[2195] al-Khawālif are mainly women (cf. al-Ṭabarī, Ibn ʿAṭiyyah, al-Qurṭubī, cf. al-Sijistānī, Gharīb al-Qur’ān, Ibn Fāris, Maqāyīs al-Lughah, al-Iṣfahānī, al-Mufradāt). Obviously, they were known with this designation because they would not join fighting campaigns. The hypocrites, however, are still being denigrated (cf. Ibn ʿĀshūr).
[2196] They were bereft of the faculty of discernment; they did not grasp the wisdom and benefits of God’s commands (cf. al-Ṭabarī, Ibn ʿAṭiyyah, Ibn Kathīr). Also had they been discerning, they would not have been gratified with classification alongside the less bodily able segment of society (al-Saʿdī): “... but the hypocrites discern not!” (9: 87).

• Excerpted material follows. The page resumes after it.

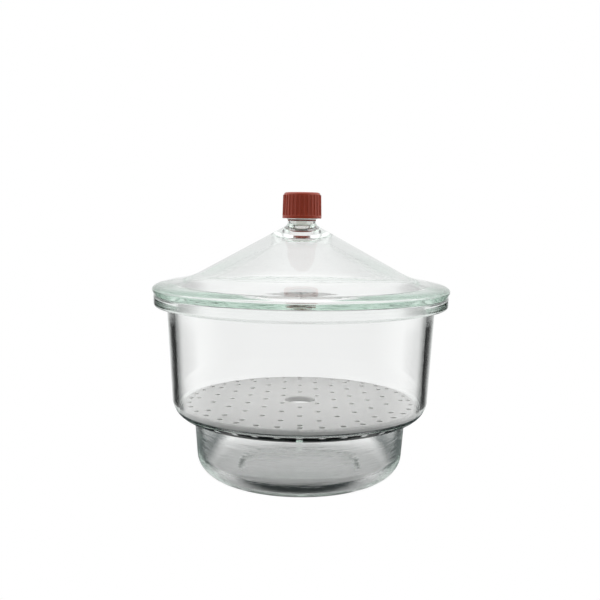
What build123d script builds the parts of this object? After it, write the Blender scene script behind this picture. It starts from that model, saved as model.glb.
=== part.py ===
from build123d import *
from math import atan, cos, degrees, radians, tan
import os

os.makedirs("parts", exist_ok=True)

# Glass laboratory desiccator, nominal size 250.
# Frame: origin at the middle of the foot, +Z up along the axis of symmetry, millimetres.

# ---- Driving dimensions ----------------------------------------------------------------

# vessel
foot_radius = 83.8              # outer edge of the flat ring that the vessel stands on
foot_recess_radius = 58.0       # the pressed hollow inside that ring
foot_recess_height = 3.2
foot_corner_radius = 21.8       # where the foot turns up into the bowl
bowl_radius_top = 108.8         # outside of the lower bowl, under the shoulder
shoulder_z = 60.5               # underside of the shoulder
shoulder_round = 19.6
chamber_radius_low = 131.5      # outside of the upper chamber, above the shoulder
chamber_radius_high = 136.4     # the same, under the flange: the wall leans out
flange_radius = 149.3
flange_underside_z = 173.4
joint_z = 184.7                 # ground top face of the flange
wall = 7.2
floor_thickness = 8.0
ledge_z = 69.2                  # flat inner ledge that carries the plate

# lid
grease_gap = 0.05               # film of grease between the two ground faces
rim_radius = 151.0              # widest point of the lid
rim_z = 190.0
brim_edge_z = 195.0             # top of the rim's rounded edge
cone_foot_radius = 112.0        # where the flat brim turns up into the cone
cone_foot_z = 201.9
cone_angle = 28.5               # outside of the cone, degrees above level
inner_cone_angle = 26.2         # inside of the cone: the glass thickens towards the neck
neck_radius = 14.6
neck_bore_radius = 11.6
neck_top_z = 259.0
ceiling_radius = 27.0           # flat pad round the bore, inside the lid
ceiling_z = 236.5
recess_radius = 16.2            # pocket in that pad, which takes the ring nut
recess_z = 245.2

# perforated plate
plate_radius = 120.5
plate_thickness = 6.0
plate_centre_hole_radius = 15.0
small_hole_radius = 2.6
hole_pitch = 24.9               # square grid of small holes, turned by 45 degrees
hole_grid_reach = 107.0
rim_hole_circle_radius = 113.8
rim_hole_count = 36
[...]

[2197] al-Khayrāt (intensive plural of khayr, i.e. good) denotes good aplenty both in this worldly life and in the Hereafter (cf. Ibn Kathīr, al-Qāsimī, al-Saʿdī): “You who Believe, shall I show you a trade that will save you from painful punishment? *That you Believe in Allah and His Messenger, and strive in the path of God with your money and lives; that is best for you, if you only knew. *He will forgive you your sins and admit you in Gardens under which rivers flow and comely abodes in Gardens of Eternity; that is ˹truly˺ the great triumph” (61: 10-12).
[2198] These nomad permission seekers either had valid excuses (in Yaʿqūb’s Qur’anic mode of reading where it is read as: al-Muʿdhirūna, cf. Ibn al-Jazarī, al-Nashr, 2/280) or did not (in all other Qur’anic modes of reading it is read as: al-Muʿadhdhirūna, cf. Ibn al-Jazarī, al-Nashr, 2/280) (cf. al-Wāḥidī, al-Basīṭ, Ibn ʿAṭiyyah, Ibn al-Jawzī, Ibn ʿĀshūr).
[2199] These are the hypocrite nomads who did not even make the effort to come to the Messenger (ﷺ) to seek his permission (cf. Ibn Kathīr, al-Saʿdī, Ibn ʿĀshūr).
[2200] They did not realize the consequences of not joining the Messenger (ﷺ) in his campaign and were ignorant of the great rewards they were missing out on in this world and in the Hereafter (cf. al-Ṭabarī, al-Alūsī, al-Saʿdī).